The Central Bank of Nigeria (CBN) has announced the lifting of the foreign exchange restrictions on the importation of 43 items that were implemented eight years ago. The bank said this was a significant change to the foreign exchange market policy that would boost liquidity and promote economic growth.
The CBN imposed the restrictions in June 2015 as part of its measures to conserve the dwindling foreign reserves and support the local production of the affected items. The list of restricted items included rice, cement, margarine, palm oil, vegetable oil, meat, poultry, fish, steel, iron, wood, glass, tiles, soap, cosmetics, tomatoes, and eurobonds.
The bank had argued that the restrictions were necessary to reduce the pressure on the naira, which had depreciated sharply due to the fall in oil prices and the demand for foreign exchange. The bank had also claimed that the restrictions would stimulate domestic production and create jobs.
However, the policy had faced criticism from various stakeholders, who argued that it had increased the cost of doing business, created a scarcity of essential goods, fueled inflation, and encouraged smuggling and corruption. They also said that the policy had failed to achieve its objectives of boosting local production and saving foreign reserves.

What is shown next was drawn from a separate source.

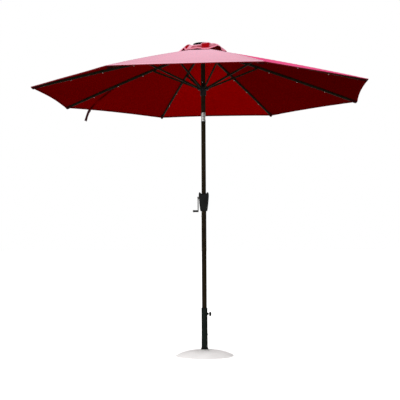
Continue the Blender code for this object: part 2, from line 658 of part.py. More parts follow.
def panel_point(panel, radius, share, lift=0.0):
    """A point of the canopy's top face, share of the way from one rib to the next."""
    ends = []
    for k in (panel, panel + 1):
        azimuth = FIRST_RIB + k * RIB_STEP
        ends.append(Vector((radius * math.cos(azimuth), radius * math.sin(azimuth), 0)))
    across = ends[0].lerp(ends[1], share)
    middle = FIRST_RIB + (panel + 0.5) * RIB_STEP
    bow = 4 * share * (1 - share)
    pull = SCALLOP * bow * (radius / CANOPY_RADIUS) ** 3
    across -= pull * Vector((math.cos(middle), math.sin(middle), 0))
    across.z = fabric_z(radius) + pull * (SLOPE + 2 * BEND * radius) + lift
    return across


def ring_skin(outer_rings, inner_rings):
    """Closed skin between an upper and a lower set of rings."""
    mesh = bmesh.new()
    loop = outer_rings + inner_rings[::-1]
    made = [[mesh.verts.new(p) for p in ring] for ring in loop]
    for n, here in enumerate(made):
        there = made[(n + 1) % len(made)]
        for i in range(len(here)):
            j = (i + 1) % len(here)
            mesh.faces.new((here[i], here[j], there[j], there[i]))
    bmesh.ops.recalc_face_normals(mesh, faces=mesh.faces)
    return mesh


def make_canopy(cloth, frame):
    across, along = 4, 6
    top, under = [], []
    for i in range(along + 1):
        radius = VENT_HOLE + (CANOPY_RADIUS - VENT_HOLE) * i / along
        shares = [(k, n / across) for k in range(RIB_COUNT) for n in range(across)]
        top.append([panel_point(k, radius, share) for k, share in shares])
        under.append([p - Vector((0, 0, FABRIC)) for p in top[-1]])
    add("canopy", ring_skin(top, under), cloth, parent=frame)


def vent_z(radius):
    """Height of the vent cap's top face over a rib."""
    rim = fabric_z(VENT_RADIUS) + VENT_RIM_LIFT
    share = (radius - VENT_SHOULDER) / (VENT_RADIUS - VENT_SHOULDER)
    if share > 0:
        return VENT_SHOULDER_Z + (rim - VENT_SHOULDER_Z) * share**1.3
    inner = (VENT_SHOULDER - radius) / (VENT_SHOULDER - VENT_NECK)
    return VENT_SHOULDER_Z + (VENT_TOP_Z - VENT_SHOULDER_Z) * math.sin(inner * math.pi / 2)


def make_vent(cloth, frame):
    across, along = 3, 5
    top, under = [], []
    for i in range(along + 1):
        radius = VENT_NECK + (VENT_RADIUS - VENT_NECK) * i / along
        ring = []
        for k in range(RIB_COUNT):
            for n in range(across):
                azimuth = FIRST_RIB + (k + n / across) * RIB_STEP
                flat = math.cos(RIB_STEP / 2) / math.cos(RIB_STEP * (n / across - 0.5))
                reach = radius * (1 + (flat - 1) * i / along)
                x, y = reach * math.cos(azimuth), reach * math.sin(azimuth)
                ring.append(Vector((x, y, vent_z(radius))))
        top.append(ring)
        under.append([p - Vector((0, 0, FABRIC)) for p in ring])
    add("vent_cap", ring_skin(top, under), cloth, parent=frame)


def strap_share(radius):
    """How far across its panel the strap lies at a radius."""
    share = STRAP_ROUTE[-1][1]
    for (near, before), (far, after) in zip(STRAP_ROUTE, STRAP_ROUTE[1:]):
        if near <= radius < far:
            share = before + (after - before) * (radius - near) / (far - near)
    return share


def make_strap(cloth, frame):
    """Tie strap: over the panel from beside one rib to the rim, then hanging down aslant."""
    on_panel = 8
    start, end = STRAP_ROUTE[0][0], STRAP_ROUTE[-1][0]
    route = []
    for i in range(on_panel + 1):
        radius = start + (end - start) * i / on_panel
        route.append(panel_point(STRAP_PANEL, radius, strap_share(radius), STRAP_LIFT))
    ahead = route[-1] - route[0]
    ahead.z = 0
    ahead.normalize()
    side = Vector((0, 0, 1)).cross(ahead)
    for angle in (30, 60, 90):
        turn = math.radians(angle)
        fall = Vector((0, 0, STRAP_BEND * (1 - math.cos(turn))))
        route.append(route[on_panel] + ahead * STRAP_BEND * math.sin(turn) - fall)
    last = route[-1]
    for i in (1, 2, 3):
        drop = (STRAP_HANG - STRAP_BEND) * i / 3
        route.append(last + side * STRAP_SWAY * (i / 3) ** 0.7 - Vector((0, 0, drop)))
    rings = []
    for i, point in enumerate(route):
        along = (route[min(i + 1, len(route) - 1)] - route[max(i - 1, 0)]).normalized()
        face = along.cross(side).normalized() * STRAP_THICKNESS / 2
        edge = face.cross(along).normalized() * STRAP_WIDTH / 2
        near, far = point - edge, point + edge
        rings.append([near - face, far - face, far + face, near + face])
    add("tie_strap", loft(rings), cloth, parent=frame)


def main():
    clear_scene()
    bronze = finish("bronze powder coat", (0.030, 0.028, 0.025), 0.38, 0.6)
    black = finish("black powder coat", (0.018, 0.020, 0.019), 0.42, 0.5)
    plastic = finish("black plastic", (0.020, 0.020, 0.022), 0.45, 0.0)
    alloy = finish("bare alloy", (0.62, 0.62, 0.60), 0.35, 1.0)
    steel = finish("zinc steel", (0.50, 0.50, 0.49), 0.35, 1.0)
    grey = finish("grey trim", (0.42, 0.42, 0.41), 0.5, 0.2)
    stone = finish("cast stone", (0.76, 0.73, 0.72), 0.75, 0.0)
    cloth = finish("red cloth", (0.33, 0.010, 0.014), 0.85, 0.0)
    glass = finish("solar glass", (0.03, 0.04, 0.07), 0.12, 0.0)
    make_base(stone, black, grey, steel, plastic)
    pole = axis_frame("pole_axis", (0, 0, FOOT_Z))
    make_poles(bronze, plastic, pole)
    make_housing(plastic, steel, pole)
    make_crank(steel, plastic, bronze, pole)
    upper = axis_frame("tilt_axis", (0, 0, TILT_Z), pole)
    make_tilt(alloy, steel, plastic, pole, upper)
    make_upper_pole(bronze, steel, upper)
    slider = axis_frame("runner_axis", (0, 0, RUNNER_PIVOT_Z), upper)
    make_runner(plastic, slider)
    make_hub(plastic, steel, glass, upper)
    make_cord(plastic, upper)
    ribs = make_ribs(bronze, upper)
    make_struts(bronze, ribs)
    make_canopy(cloth, upper)
    make_vent(cloth, upper)
    make_strap(cloth, upper)


main()
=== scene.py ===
"""Visual model of a market umbrella with its base. Metres, +Z up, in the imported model's frame."""

import json
import math

import bmesh
import bpy
import numpy as np
from mathutils import Matrix, Vector, noise

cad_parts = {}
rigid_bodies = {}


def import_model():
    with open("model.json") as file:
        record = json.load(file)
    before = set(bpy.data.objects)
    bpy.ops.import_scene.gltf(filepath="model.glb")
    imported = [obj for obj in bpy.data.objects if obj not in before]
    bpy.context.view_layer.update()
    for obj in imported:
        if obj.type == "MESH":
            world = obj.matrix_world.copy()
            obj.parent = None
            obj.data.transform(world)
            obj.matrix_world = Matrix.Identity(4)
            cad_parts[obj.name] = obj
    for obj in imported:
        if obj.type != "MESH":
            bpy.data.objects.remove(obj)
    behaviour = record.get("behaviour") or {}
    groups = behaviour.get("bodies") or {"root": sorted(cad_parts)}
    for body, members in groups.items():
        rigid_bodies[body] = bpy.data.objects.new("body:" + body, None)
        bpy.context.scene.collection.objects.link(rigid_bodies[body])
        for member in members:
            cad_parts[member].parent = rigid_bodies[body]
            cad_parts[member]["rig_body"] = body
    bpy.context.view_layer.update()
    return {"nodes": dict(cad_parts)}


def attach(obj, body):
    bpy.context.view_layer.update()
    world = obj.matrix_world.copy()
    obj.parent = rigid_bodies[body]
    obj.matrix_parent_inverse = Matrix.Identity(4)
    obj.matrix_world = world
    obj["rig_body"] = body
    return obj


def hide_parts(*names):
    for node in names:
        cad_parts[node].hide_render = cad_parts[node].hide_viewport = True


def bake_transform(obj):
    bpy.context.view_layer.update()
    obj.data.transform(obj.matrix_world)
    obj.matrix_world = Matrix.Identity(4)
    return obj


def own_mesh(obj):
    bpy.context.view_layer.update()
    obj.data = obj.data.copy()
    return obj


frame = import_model()

# Dimensions repeated from the CAD source
RIBS = 8
STEP = 2 * math.pi / RIBS
FIRST = STEP / 2
GAP = 0.0003
CANOPY_RADIUS = 1.35
CROWN_Z = 2.429
SLOPE = 0.244
BEND = 0.0214
SCALLOP = 0.014
FABRIC = 0.0012
VENT_HOLE = 0.165
VENT_RADIUS = 0.210
VENT_NECK = 0.0465
VENT_TOP_Z = 2.4465
VENT_SHOULDER = 0.145
VENT_SHOULDER_Z = 2.434
VENT_RIM_LIFT = 0.007
RIB_DROP = 0.0125
RIB_HEIGHT = 0.018
RIB_TIP = 1.335
HUB_PIVOT = 0.033
BRACKET_RADIUS = 0.448
BRACKET_DROP = 0.0175
RUNNER_Z = 2.108
BASE_RADIUS = 0.227
BASE_TOP = 0.095
BASE_HEIGHT = 0.044
BASE_EDGE = 0.006
TUBE_OUTER = 0.024
TUBE_INNER = 0.0215
TUBE_TOP_Z = 0.371
TUBE_FOOT_Z = 0.0223
CLAMP_Z = 0.329
RIVET_Z = 0.168
LOWER_POLE = 0.019
POLE = 0.0175
POLE_INNER = 0.016
LOWER_POLE_INNER = 0.0178
TILT_GAP = 0.035
POLE_OVERLAP = 0.090
FOOT_Z = 0.0303
SPLIT_Z = 1.133
SNAP_Z = 1.093
TILT_Z = 1.880
POLE_TOP_Z = 2.3997
STOP_RIVET_Z = 2.156
STOP_RIVET_TURN = math.radians(255)
SOLAR_FOOT_Z = 2.4238
SOLAR_FLANGE_Z = 2.451
CRANK_Z = 1.240
CRANK_LENGTH = 0.105
CORD_Y = 0.0213
CORD_TOP_Z = 2.411
LAMP_RADII = (0.5644, 0.8076, 1.0527)

# Tie strap: (radius, share across the panel) along its route over one panel
STRAP_PANEL = 2
STRAP_ROUTE = ((0.80, 0.985), (0.90, 0.935), (1.06, 0.870), (1.20, 0.825), (1.354, 0.760))
STRAP_WIDTH = 0.025
STRAP_LIFT = 0.003
STRAP_BEND = 0.012
STRAP_HANG = 0.108
STRAP_SWAY = 0.040
STRAP_TWIST_START = 0.50
STRAP_TWIST_SPAN = 0.42

ALONG_X = (1, 0, 0)
ALONG_MINUS_X = (-1, 0, 0)

UP = Vector((0, 0, 1))


# Small geometry helpers


def ease(value):
    """0 below 0, 1 above 1, and a smooth rise between."""
    value = min(max(value, 0.0), 1.0)
    return value * value * (3 - 2 * value)


def rib_angle(k):
    """Azimuth of rib k, counted from 1."""
    return FIRST + (k - 1) * STEP


def outward(azimuth):
    return Vector((math.cos(azimuth), math.sin(azimuth), 0))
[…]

In a statement signed by its Director of Corporate Communications, Dr. Isa AbdulMumin, the CBN said it had decided to lift the restrictions after reviewing the impact of the policy and consulting with relevant stakeholders. The bank said it would continue to promote orderliness and professional conduct in the foreign exchange market and ensure that market forces determine exchange rates on a willing buyer-willing seller principle.
The bank also said it would intervene in the market from time to time to boost liquidity and stability. It added that as market liquidity improves, these interventions will gradually decrease.